Except that soon enough it became clear to the MisShapes troika that this was going to be something big. Which is to say moneymaking. They’re flown all over the world to D.J. at fashion shows and private parties; this provides most of their income (they’ll still be available for special events). They’ve peered through matching curtains of black hair in dozens of fashion spreads. Lezark recently warranted a spread in Vogue, for which she shot the photographs, and is a model in the fall H&M campaign photographed by Terry Richardson. They were turned into a living art installation at a Versace party in Milan.
“We’ve never said we’re the most creative or proficient D.J.’s,” says Krelenstein. “What we’ve done is created an aesthetic people are attracted to.” People like the tastemaker Singer, as well as publicists like Richard Gallegos, who hired them to D.J. at the opening of the Gramercy Starck condo. “It doesn’t hurt that they’re attractive,” he says. “They’re not so edgy that people are intimidated by it.

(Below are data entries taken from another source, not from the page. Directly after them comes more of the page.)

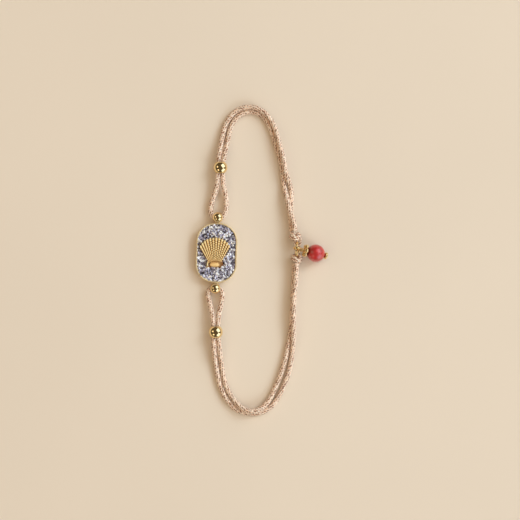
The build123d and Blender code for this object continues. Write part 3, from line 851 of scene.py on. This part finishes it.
def druzy_crystals(tray, druzy, shell):
    """Six-sided points: a ring at the foot, a ring at the shoulder and a tip, leaning at random.

    They sink towards the rim and in the strip beside the shell. A painted shadow darkens them in
    that strip and near the rim's right side. The larger ones get more painted glints, and a few more of them do towards
    the lower right.
    """
    chance = np.random.default_rng(23)
    x, y, near_rim = crystal_places(tray, druzy, shell, chance)
    count = len(x)
    large = chance.random(count)
    size = druzy.crystal * (0.34 + 0.42 * large ** 1.6)
    lift = chance.random(count)
    inward = near_rim / (0.8 * MM)
    sunk = 0.45 * MM * np.clip(1 - inward, 0, 1) * (0.6 + 0.8 * x / tray.width)
    strip = beside_shell(x, y, shell)
    base = druzy.foot - sunk - 0.5 * MM * strip
    shoulder = base + (0.4 + 0.5 * lift) * MM
    tip = shoulder + size * (0.55 + 0.6 * chance.random(count))
    tip = np.minimum(tip, np.where(near_rim < 0.5 * MM, 2.12, 2.45) * MM)
    lean = (chance.random((count, 2)) - 0.5) * 1.5 * np.clip(inward, 0.1, 1)[:, None]
    spin = chance.random(count) * math.pi / 3
    corner = spin[:, None] + math.pi / 3 * np.arange(6)
    wobble = 0.8 + 0.4 * chance.random((count, 6))
    ring = np.stack([np.cos(corner) * wobble, np.sin(corner) * wobble], -1) * size[:, None, None]
    tilt = np.einsum("nk,nck->nc", lean, ring) * -0.55
    centre = np.stack([x, y], -1)
    middle = centre + lean * (shoulder - base)[:, None]
    points = np.zeros((count, 13, 3))
    points[:, :6, :2] = centre[:, None] + ring * 0.95
    points[:, :6, 2] = base[:, None]
    points[:, 6:12, :2] = middle[:, None] + ring
    points[:, 6:12, 2] = shoulder[:, None] + tilt
    points[:, 12, :2] = middle + lean * (tip - shoulder)[:, None] * 0.9
    points[:, 12, 2] = tip
    tone = chance.random(count)
    # Painted shadow of the rim along its right side and of the shell in the strip beside it.
    rim_shadow = (near_rim < 0.42 * MM) & (x > 0.22 * tray.width)
    shaded = np.where(strip | rim_shadow, 0.15, 1.0)
    # Painted glints: more on the larger crystals, and a few more towards the lower right.
    brighter = 0.015 + 0.09 * np.clip(0.35 * x / tray.width - y / tray.length, -0.5, 0.5)
    painted_glint = 0.62 * chance.random(count) + 0.42 * large + brighter
    shade = np.zeros((count, 13, 3))
    shade[..., 0] = (tone * shaded)[:, None]
    # The second number rises from the foot to the tip; the material paints the low parts darker as shade.
    shade[:, 6:12, 1] = 0.5
    shade[:, 12, 1] = 1.0
    shade[..., 2] = (painted_glint * shaded)[:, None]
    return Shape(on_tray(points), crystal_faces(count), shade)


def beside_shell(x, y, shell):
    """True in the narrow strip just past the upper left edge of the shell, where its shadow falls."""
    dx, dy = x - SHELL_APEX[0], y - SHELL_APEX[1]
    aside = (np.arctan2(dx, dy) + SHELL_TURN) / shell.half_angle
    past = np.hypot(dx, dy) - fan_edge(shell, aside)
    return (np.abs(past - 0.2 * MM) < 0.4 * MM) & (aside > -1.05) & (aside < 0.1)


def under_shell(x, y, shell):
    """True well inside the shell's outline, where a crystal would be hidden."""
    dx, dy = x - SHELL_APEX[0], y - SHELL_APEX[1]
    reach, side = np.hypot(dx, dy), np.abs(dx)
    fan = (reach < shell.reach - 0.7 * MM) & (reach > shell.neck - 0.4 * MM) & (side < 0.56 * dy - 0.35 * MM)
    hinge = (side < HINGE_HALF - 0.25 * MM) & (dy > 1.5 * MM) & (dy < shell.neck)
    return fan | hinge


class BRACELET_OT_druzy(bpy.types.Operator):
    """Grow the druzy crystals over the tray's floor"""

    bl_idname = "bracelet.druzy"
    bl_label = "Druzy"

    def execute(self, context):
        tray, druzy, shell = context.scene.bracelet_tray, context.scene.bracelet_druzy, context.scene.bracelet_shell
        shape = druzy_bed(tray) + druzy_crystals(tray, druzy, shell)
        place("druzy", shape, druzy_quartz(druzy), ["druzy_fill"], smooth=False)
        return {"FINISHED"}


def shell_points(x, y, height):
    """Points from the fan's own apex to the bracelet's frame."""
    x, y = turned(x, y, SHELL_TURN)
    return on_tray(np.stack([SHELL_APEX[0] + x, SHELL_APEX[1] + y, SHELL_SEAT + height], -1))


def shell_sheet(x, y, height, shade):
    """A height over the seat on a grid, with a flat underside: each row goes out on top and back below."""
    columns = x.shape[1]
    top = shell_points(x, y, height)
    under = shell_points(x, y, np.zeros_like(height))[:, ::-1]
    points = np.concatenate([top, under], axis=1)
    both = np.concatenate([shade, np.broadcast_to((0.6, 0.5, 0.0), shade.shape)], axis=1)
    rows = len(points)
    j = np.arange(columns - 1)
    near = np.stack([j, j + 1, 2 * columns - 2 - j, 2 * columns - 1 - j], -1)
    return Shape(points, [grid_faces(rows, 2 * columns), near, near + (rows - 1) * 2 * columns], both)


def shell_fan(shell):
    """The fan in polar steps: a dome, raised by half waves for ribs and by small granules on them.

    The ribs at the left are smooth and higher. On the others the granules are cosine waves out
    along the rib, half a wave apart from rib to rib, and each rib ends in a knob.
    """
    across_fan = np.linspace(-1, 1, shell.ribs * 14 + 1)[None, :]
    share = np.linspace(0, 1, 110)[:, None]
    rib_count = shell.ribs * (across_fan + 1) / 2
    wave = np.abs(np.sin(math.pi * rib_count))
    rib_number = np.clip(np.floor(rib_count), 0, shell.ribs - 1)
    angle = shell.half_angle * across_fan
    edge = fan_edge(shell, across_fan) + 0.22 * MM * (wave - 0.6)
    reach = shell.neck + (edge - shell.neck) * share
    swell = np.sin(math.pi * (0.12 + 0.76 * share)) * (1 - 0.6 * across_fan ** 2)
    smooth_side = below(across_fan, -0.45, 0.05)
    rib = shell.rib_height * (0.5 + 0.5 * share) * (wave ** 0.8 - 0.5) * (0.8 + 0.2 * smooth_side)
    beaded = share_between(share, 0, 0.2) ** 0.5 * (1 - smooth_side) * wave ** 0.7
    granule = 0.5 * np.cos(2 * math.pi * (reach / shell.granule + 0.5 * (rib_number % 2)))
    knob = bell(share - 0.95, 0.035) * wave
    height = shell.edge_height + shell.crown * swell + rib + shell.granule_height * (beaded * granule + knob)
    height = height * (0.45 + 0.55 * np.sqrt(share_between(1 - share, 0, 0.02)))
    # Shading numbers: the first is low in the seams for painted shade, the second is high on granule tops and knobs for
    # painted highlights, and the third is high on the smooth ribs at the left, which are painted lighter.
    low = np.clip(wave ** 0.8 - 0.2, 0, 1) * (1.0 + 0.15 * smooth_side)
    shade = np.broadcast_arrays(low, 0.5 + 1.15 * beaded * granule + 0.6 * knob, 0.2 + 0.8 * smooth_side * share ** 0.3)
    return shell_sheet(reach * np.sin(angle), reach * np.cos(angle), height, np.stack(shade, -1))


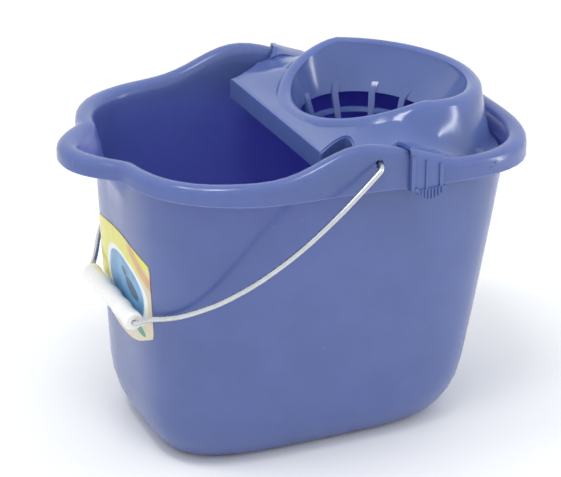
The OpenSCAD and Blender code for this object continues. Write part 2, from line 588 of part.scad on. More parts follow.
bucket_tub();
label();
wringer_funnel();
wringer_basket();
latch_left();
latch_right();
bail_wire();
grip();
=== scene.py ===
"""Looks of a household mop bucket with a clip-in wringer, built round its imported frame."""

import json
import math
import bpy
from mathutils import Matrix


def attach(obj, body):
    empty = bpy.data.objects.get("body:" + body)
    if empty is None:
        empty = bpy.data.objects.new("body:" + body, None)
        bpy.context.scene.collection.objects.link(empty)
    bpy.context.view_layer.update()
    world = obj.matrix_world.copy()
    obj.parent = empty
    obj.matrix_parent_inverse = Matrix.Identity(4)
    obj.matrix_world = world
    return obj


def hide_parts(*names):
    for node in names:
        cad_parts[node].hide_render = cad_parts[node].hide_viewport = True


bl_info = {
    "name": "Mop Bucket with Wringer",
    "version": (1, 0, 0),
    "blender": (4, 5, 0),
    "location": "View3D > Sidebar > Mop Bucket",
    "description": "Builds the bucket, wringer, latches, bail, grip and label with their finishes",
    "category": "Object",
}

import bmesh
import bpy
from bpy.props import FloatProperty, FloatVectorProperty, IntProperty, PointerProperty
from mathutils import Vector

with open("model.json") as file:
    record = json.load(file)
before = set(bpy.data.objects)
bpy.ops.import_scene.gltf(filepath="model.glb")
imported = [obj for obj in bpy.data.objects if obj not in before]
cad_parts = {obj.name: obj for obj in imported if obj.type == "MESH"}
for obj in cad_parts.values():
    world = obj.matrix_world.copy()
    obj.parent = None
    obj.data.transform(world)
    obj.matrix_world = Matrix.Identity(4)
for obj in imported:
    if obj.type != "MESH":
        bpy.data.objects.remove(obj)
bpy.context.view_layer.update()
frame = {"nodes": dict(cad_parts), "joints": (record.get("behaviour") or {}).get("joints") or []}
joints = {j["name"]: j for j in frame["joints"]}
bail_pivot = Vector(joints["bail_swing"]["pos_m"])
grip_centre = Vector(joints["grip_spin"]["pos_m"])


def length(name, description, default, low, high):
    return FloatProperty(name=name, description=description, default=default,
                         min=low, max=high, unit="LENGTH", subtype="DISTANCE", precision=5)


def share(name, description, default):
    return FloatProperty(name=name, description=description, default=default,
                         min=0.0, max=1.0, subtype="FACTOR")


def colour(name, description, default):
    return FloatVectorProperty(name=name, description=description, default=default,
                               size=3, min=0.0, max=1.0, subtype="COLOR")


class BucketSizes(bpy.types.PropertyGroup):
    """Sizes of the pieces that are made here and of their surface detail."""

    wire_diameter: length("Wire diameter", "Thickness of the bail wire", 0.0045, 0.003, 0.0055)
    wire_step: length("Wire step", "Distance between two rings of the wire", 0.002, 0.001, 0.006)
    wire_sides: IntProperty(name="Wire sides", description="Corners of the wire's round section",
                            default=20, min=8, max=48)
    head_diameter: length("Wire head", "Diameter of the upset head behind the skirt", 0.0084, 0.006, 0.009)
    smooth_angle: FloatProperty(name="Smooth angle", description="Edges blunter than this are shaded smooth",
                                default=math.radians(32), min=0.1, max=1.4, subtype="ANGLE")
    mottle_scale: FloatProperty(name="Mottle scale", description="Clouds of colour in a metre of plastic",
                                default=22.0, min=1.0, max=200.0)
    grain_scale: FloatProperty(name="Grain scale", description="Fineness of the moulded grain",
                               default=900.0, min=100.0, max=4000.0)
    lug_width: length("Lug width", "Width of the small lugs at the rear of the skirt", 0.006, 0.003, 0.012)


class BucketColours(bpy.types.PropertyGroup):
    """Colours and gloss of the finishes."""

    bucket: colour("Bucket", "Plastic of the bucket", (0.088, 0.128, 0.325))
    wringer: colour("Wringer", "Plastic of the wringer and its latches", (0.086, 0.130, 0.345))
    wire: colour("Wire", "Zinc-plated steel wire", (0.60, 0.62, 0.62))
    grip: colour("Grip", "Plastic of the hand grip", (0.86, 0.85, 0.83))
    print_ground: colour("Print ground", "Yellow ground of the label", (0.72, 0.68, 0.08))
    print_foot: colour("Print foot", "Sand colour at the foot of the label", (0.66, 0.58, 0.42))
    print_band: colour("Print band", "Orange band across the label", (0.62, 0.36, 0.16))
    print_shape: colour("Print shape", "Blue shape in the middle of the label", (0.10, 0.27, 0.48))
    print_line: colour("Print line", "Pale outline round the shape", (0.80, 0.84, 0.82))
    print_leaf: colour("Print leaf", "Green mark at the foot of the label", (0.06, 0.27, 0.16))
    floor: colour("Floor", "Pale floor and backdrop", (0.92, 0.92, 0.92))
    bucket_roughness: share("Bucket roughness", "Roughness of the bucket's plastic", 0.22)
    wringer_roughness: share("Wringer roughness", "Roughness of the wringer's plastic", 0.16)


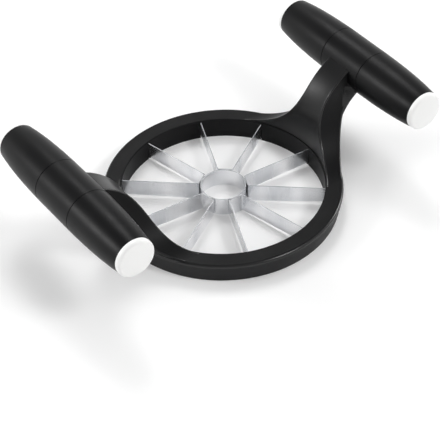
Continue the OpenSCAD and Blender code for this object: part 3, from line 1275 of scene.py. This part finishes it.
@dataclass(frozen=True)
class Camera:
    """The photograph's camera: a long lens, high on the left and in front."""

    place_mm: tuple[float, float, float] = (-335.5, -471.5, 513.6)
    azimuth: float = -35.24
    elevation: float = 41.98
    roll: float = -1.57
    lens_mm: float = 127.84
    sensor_mm: float = 36.0
    clip_start_m: float = 0.01

    def build(self) -> None:
        """Sets the camera up."""
        a, e, r = (math.radians(v) for v in (self.azimuth, self.elevation, self.roll))
        back = Vector((math.sin(a) * math.cos(e), -math.cos(a) * math.cos(e), math.sin(e)))
        right = Vector((math.cos(a), math.sin(a), 0))
        up = back.cross(right)
        across = right * math.cos(r) + up * math.sin(r)
        data = bpy.data.cameras.new("camera")
        data.lens, data.sensor_fit, data.sensor_width = self.lens_mm, "HORIZONTAL", self.sensor_mm
        data.clip_start = self.clip_start_m
        camera = bpy.data.objects.new("camera", data)
        turn = Matrix((across, back.cross(across), back)).transposed()
        camera.matrix_world = Matrix.Translation(Vector(self.place_mm) * MM) @ turn.to_4x4()
        bpy.context.scene.collection.objects.link(camera)
        bpy.context.scene.camera = camera


# ---- the whole slicer


def report(piece: Piece) -> None:
    """Logs a piece's name, its size in millimetres and how many faces it has."""
    size = " x ".join(f"{v / MM:.1f}" for v in piece.dimensions)
    LOG.info("%s: %s mm, %d faces", piece.name, size, len(piece.data.polygons))


@dataclass
class Slicer:
    """Every piece of the slicer, in the order in which it is put together."""

    ring: Ring = field(default_factory=Ring)
    barrel: Barrel = field(default_factory=Barrel)

    def build(self) -> None:
        """Builds and dresses all pieces."""
        report(Frame(self.ring, self.barrel).build())
        blades = Blades(self.ring)
        for index in range(1, self.ring.blade_count // 2 + 1):
            report(blades.build(index))
        report(Corer().build())
        grip, cap = Grip(self.barrel), Cap(self.barrel)
        for end in End:
            report(grip.build(end))
            report(cap.build(end))
        HiddenParts().dress()


def main() -> None:
    """Builds the scene."""
    logging.basicConfig(level=logging.INFO, format="%(message)s")
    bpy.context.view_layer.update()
    Slicer().build()
    Studio().build()
    Camera().build()


if __name__ == "__main__":
    main()
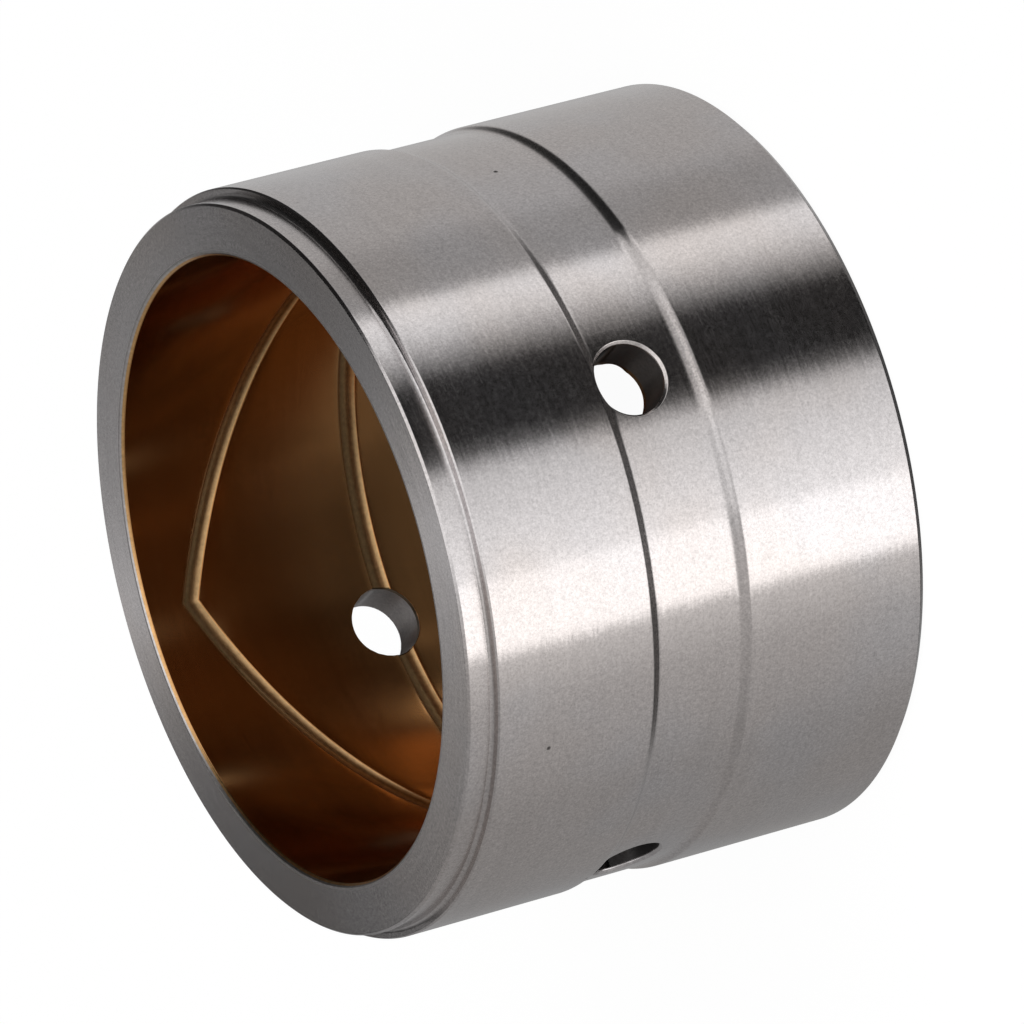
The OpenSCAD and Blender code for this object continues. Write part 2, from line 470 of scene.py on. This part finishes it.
# ---------------------------------------------------------------- node trees
class Wire:
    """A socket that a value comes out of. Arithmetic on it adds Math nodes."""

    def __init__(self, tree, socket):
        self.tree, self.socket = tree, socket

    def of(self, output):
        """Another output of the same node."""
        return Wire(self.tree, self.socket.node.outputs[output])

    def math(self, operation, *others):
        """Any operation of the Math node, on this value and the others."""
        return self.tree.add("ShaderNodeMath", {"operation": operation}, dict(enumerate((self,) + others)))

    def __add__(self, other): return self.math("ADD", other)
    def __radd__(self, other): return self.math("ADD", other)
    def __sub__(self, other): return self.math("SUBTRACT", other)
    def __rsub__(self, other): return self.tree.number(other).math("SUBTRACT", self)
    def __mul__(self, other): return self.math("MULTIPLY", other)
    def __rmul__(self, other): return self.math("MULTIPLY", other)
    def __truediv__(self, other): return self.math("DIVIDE", other)
    def __pow__(self, other): return self.math("POWER", other)

    def step(self, start, end):
        """0 below start, 1 past end, eased between them."""
        values = {"Value": self, "From Min": start, "From Max": end}
        return self.tree.add("ShaderNodeMapRange", {"interpolation_type": "SMOOTHSTEP"}, values)

    def swing(self, amount):
        """Noise from 0 to 1 as a swing either way, by half of amount at most."""
        return (self - 0.5) * amount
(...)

I think there’s an accessibility to their energy and their style.”
MisShapes’s operational base is a four-bedroom duplex in the East Village, decorated in Later Collegiate style: a couch slipcovered with a black sheet, a black plastic DVD rack, a dusty non-flat-screen television. There are two walls of magazines, filed in huge Ikea bookcases. Once when I was there, the ceilings and walls of the top floor were covered with aluminum foil—just like Warhol’s Factory!—a leftover from a Nylon magazine photo shoot. (Nylon’s idea.)
Lezark’s hardly around since she started dating 22-year-old actor Max Minghella, star of Art School Confidential and son of director Anthony. “Leigh is happy at home with her boyfriend,” says Krelenstein, “and Geordon is happy at home with his computer.” These days, Nicol slogs all day behind his MacBook on the new magazine, with the help of their assistant Janelle and the MisShapes intern, a blond, bespectacled 17-year-old named Jackson, who looks like Garth from Wayne’s World.
“I don’t question the professional advantages,” says Nicol, sighing, about what has happened to the three of them. “I’m starting to question the personal side.” MTV and VH1 offered the trio reality shows. Lezark and Krelenstein were in favor; Nicol nixed the idea, fearing he would lose all his friends and not be able to find a boyfriend. People have gone through their garbage; Lezark has been followed home and threatened. Ironically, it’s the Internet, which made the MisShapes, that has bunkered him in his house. “Normal people can go out and meet people at bars. We can’t do that anymore,” says Nicol. “The Internet has made it so that people have so much information about us that they don’t even have to ask us anything: They know it. Or they think we’re assholes, so they won’t talk to us, or they’ll talk about us. Both make a night out really not pleasant.”
This spring, they were flown to Miami to D.J. a private 18th-birthday party. When they toured the boy’s bedroom, they saw that his walls were covered with printouts of every MisShapes party photo that had ever been posted online. The teen had built a cardboard model house and labeled it HOUSE OF JEALOUS LOVERS (after a song by the band the Rapture). It contained pictures of the MisShapes and everyone they had dated and broken up with—information he had found online. “It was really, really bizarre,” says Nicol.
But can the MisShapes fantasy continue without the weekly party? Perhaps they realized that unless they shut the party down, put its coolness behind the velvet rope of instant nostalgia, it would quickly lose its remaining value (already the taunting editors of Gawker.com have attempted to draw a circle of uncoolness around them by labeling them “haute whores”). “When you’re 19 and people like what you’re doing, they want to take photos of you, they want to dress you up, it’s flattering,” says Nicol. “It feeds your ego. But you don’t think about the repercussions: who’s going to be seeing it, where that can lead.”